Идеальное будущее, так чётко представлявшееся недавно, необратимо рушилось.
Мы начали без энтузиазма обсуждать какой-то рабочий проект. Каждое слово давалось мне с трудом. Наконец я весьма неуклюже перевела разговор в интересующее меня русло:
— Как у тебя с личным?
— Ты знаешь, неплохо, — бодро ответил Кирилл. — Дела налаживаются.
— М-м-м-м… — протянула я. — Рада за тебя.
Мои самые неприятные догадки подтверждались.
Наступила пауза. Она длилась несколько секунд, но мне показалась вечностью. Несбывшиеся мечты выходили слезами. Я пыталась бороться. Но эмоции были сильнее.
Задыхаясь, я сказала:
— Мне кажется, я была влюблена.
«Кажется» смягчало удар и спасало моё самолюбие.
— Мы не давали друг другу повода, — сомнения в голосе Кирилла не улавливалось.
— Твои слова о том, что ты хотел бы быть мужчиной моей семьи, — я вытащила свой единственный козырь.
— Не помню такого. Наверное, это была шутка.
Из всех возможных ответов Кирилл выбрал самый жестокий и, пожалуй, далеко не самый правдивый.
— Понятно, — булькнула я. — Пока.

За окном в свете фонарей кружились крупные хлопья снега, ещё полчаса назад казавшиеся мне сказочными предвестниками счастья, а сейчас потерявшие свою магию.

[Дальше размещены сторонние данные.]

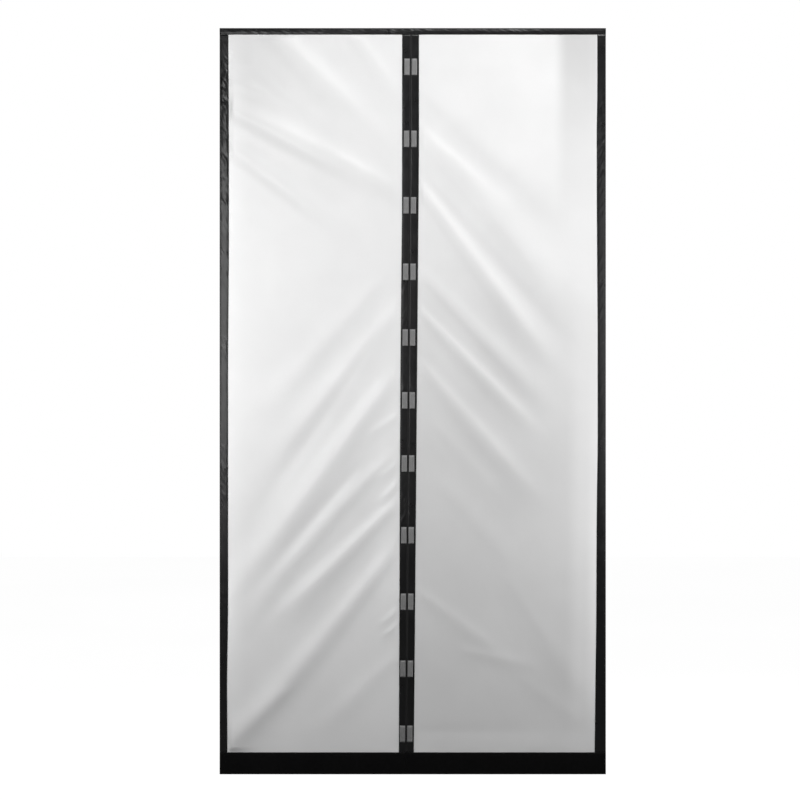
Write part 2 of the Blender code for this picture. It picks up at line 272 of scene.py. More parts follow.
class CurtainSizes(bpy.types.PropertyGroup):
    film_thickness: amount("Film thickness", "Thickness of the frosted film", 0.0004, 0.0001)
    film_cell: amount("Film cell", "Size of the cells that the film is modelled with", 0.0055, 0.003)
    fold_height: amount("Fold height", "How far forward an ordinary fold in the film stands", 0.008)
    fold_width: amount("Fold width", "Half width of an ordinary fold in the film", 0.038, 0.005)
    film_pucker: amount("Film pucker", "Height of the small puckers along the film's sewn edges", 0.00055)
    film_crumple: amount("Film crumple", "Height of the shallow crumples all over the film", 0.0005)
    tape_cloth: amount("Tape cloth", "Thickness of the binding tape and hem cloth", 0.0005, 0.0001)
    tape_crown: amount("Tape crown", "How far a tape stands forward between its stitch rows", 0.00028)
    cloth_cell: amount("Cloth cell", "Size of the cells that tapes and hems are modelled with along them",
                       0.0036, 0.002)
    hem_wave: amount("Hem wave", "Height of the slow waves in the hem bands", 0.0006)
    pocket_cloth: amount("Pocket cloth", "Thickness of the magnet pocket cloth", 0.0004, 0.0001)
    stitch_pitch: amount("Stitch pitch", "Distance from one stitch to the next", 0.0032, 0.001)
    thread: amount("Thread", "Thickness of the sewing thread", 0.00042, 0.0001)
    adhesive: amount("Adhesive", "Thickness of the hook strips' adhesive layer", 0.0002, 0.0001)
    hook_row: amount("Hook row", "Distance from one row of hooks to the next", 0.0016, 0.0008)
    floor_gap: amount("Floor gap", "How far the curtain's foot hangs above the floor", 0.020)


class CurtainColours(bpy.types.PropertyGroup):
    film: colour("Film", "Frosted film", 0.85, 0.85, 0.85)
    tape: colour("Tape", "Binding tape", 0.0036, 0.0036, 0.0039)
    hem: colour("Hem", "Hem band cloth", 0.0016, 0.0016, 0.0018)
    pocket: colour("Pocket", "Magnet pocket cloth", 0.23, 0.23, 0.23)
    pocket_thread: colour("Pocket thread", "Thread that the pockets are sewn on with", 0.34, 0.34, 0.34)
    thread: colour("Thread", "Thread of the tapes and hems", 0.006, 0.006, 0.0065)
    magnet: colour("Magnet", "Sintered ferrite", 0.055, 0.055, 0.060)
    loop: colour("Loop pile", "Soft side of the fastening", 0.009, 0.009, 0.010)
    hook: colour("Hook strip", "Moulded side of the fastening", 0.014, 0.014, 0.015)
    adhesive: colour("Adhesive", "Adhesive on the back of the hook strips", 0.055, 0.056, 0.060)


class CurtainStudio(bpy.types.PropertyGroup):
    lens: amount("Lens", "Focal length of the camera", 0.1, 0.02, "CAMERA")
    view_width: amount("View width", "Width of the picture at the curtain's front", 2.2618, 0.5)
    front_fill: amount("Front fill", "Brightness of the room in front", 0.05, unit="NONE")
    rear_fill: amount("Rear fill", "Brightness of the room behind", 0.75, unit="NONE")
    floor_glow: amount("Floor glow", "How white the floor looks to the camera", 0.93, unit="NONE", max=1)


# Shader nodes


def add(tree, kind, inputs=None, **settings):
    """A new node with its own settings, its inputs set to values or linked from sockets."""
    node = tree.nodes.new(kind)
    node.location = (190 * len(tree.nodes), 0)
    for name, value in settings.items():
        setattr(node, name, value)
    for name, value in (inputs or {}).items():
        if isinstance(value, bpy.types.NodeSocket):
            tree.links.new(value, node.inputs[name])
        else:
            node.inputs[name].default_value = value
    return node


def math_node(tree, operation, a, b=0.0):
    return add(tree, "ShaderNodeMath", {0: a, 1: b}, operation=operation).outputs[0]


def mix_colours(tree, share, a, b, most=1.0):
    """Colour b over colour a by a mask, and never more of it than most."""
    if most < 1:
        share = math_node(tree, "MULTIPLY", share, most)
    return add(tree, "ShaderNodeMix", {0: share, 6: a, 7: b}, data_type="RGBA").outputs[2]


def between(tree, value, low, high, start=0.0, end=1.0, kind="LINEAR"):
    """A value from start to end spread over the range from low to high."""
    inputs = {"Value": value, "From Min": start, "From Max": end, "To Min": low, "To Max": high}
    return add(tree, "ShaderNodeMapRange", inputs, interpolation_type=kind).outputs[0]


def bump(tree, height, distance, strength=1.0, normal=None):
    inputs = {"Height": height, "Distance": distance, "Strength": strength}
    if normal is not None:
        inputs["Normal"] = normal
    return add(tree, "ShaderNodeBump", inputs).outputs["Normal"]


def group_tree(name, inputs, outputs):
    """An empty shader node group with those sockets, and its input and output nodes."""
    tree = bpy.data.node_groups.new(name, "ShaderNodeTree")
    for socket, kind, value in inputs:
        made = tree.interface.new_socket(socket, in_out="INPUT", socket_type=kind)
        if value is not None:
            made.default_value = value
    for socket in outputs:
        tree.interface.new_socket(socket, in_out="OUTPUT", socket_type="NodeSocketFloat")
    return tree, tree.nodes.new("NodeGroupInput").outputs, tree.nodes.new("NodeGroupOutput")


def weave_group():
    """Plain weave: the height of the threads, and a mask of the gaps between them."""
    tree, given, out = group_tree(
        "Weave",
        (("Vector", "NodeSocketVector", None), ("Thread Pitch", "NodeSocketFloat", 0.0006)),
        ("Height", "Gap"),
    )
    per_thread = math_node(tree, "DIVIDE", math.pi, given["Thread Pitch"])
    scaled = add(tree, "ShaderNodeVectorMath", {0: given["Vector"], "Scale": per_thread}, operation="SCALE")
    split = add(tree, "ShaderNodeSeparateXYZ", {0: scaled.outputs[0]}).outputs
    warp, weft = (math_node(tree, "SINE", split[axis]) for axis in (0, 1))
    over = math_node(tree, "GREATER_THAN", math_node(tree, "MULTIPLY", warp, weft))
    warp, weft = (math_node(tree, "ABSOLUTE", thread) for thread in (warp, weft))
    top = add(tree, "ShaderNodeMix", {0: over, 2: warp, 3: weft}, data_type="FLOAT").outputs[0]
    under = math_node(tree, "MULTIPLY", warp, weft)
    height = math_node(tree, "MULTIPLY", top, between(tree, under, 0.75, 1.0))
    tree.links.new(height, out.inputs["Height"])
    tree.links.new(between(tree, top, 1.0, 0.0, end=0.45), out.inputs["Gap"])
    return tree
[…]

Мозг лихорадочно придумывал одно лекарство за другим: «Выбрал субретку вместо королевы», «Он просто боится», «Всё, что ни делается, — к лучшему».
Ничего не помогало — в области сердца пульсировала боль, острая, как при переломе. Наложить повязку было невозможно. Целебных мазей от этого недуга тоже не придумали.

Я взяла из книжного шкафа открытку, подписанную его рукой, и изорвала её в мелкие клочки. Идиллическая южная страна была смыта в канализацию. Облегчения не последовало.

Включив дремавший ноутбук, я около часа бесцельно нажимала вкладки. На столе лежала колода карт, но у меня не было к ним вопросов.
Открыв YouTube, я набрала в строке поискового запроса «Золотой век» и нажала на первую ссылку.

В зале на троне сидела королева, её лицо и одежды были прекрасны. В толпе придворных она искала одного-единственного, но он не смотрел на неё, увлечённо танцуя с юной фрейлиной. Холод мраморных плит вползал королеве под кожу, она сама становилась мрамором. Вместе с этим исчезали желания, страсти, оставалась только пустота.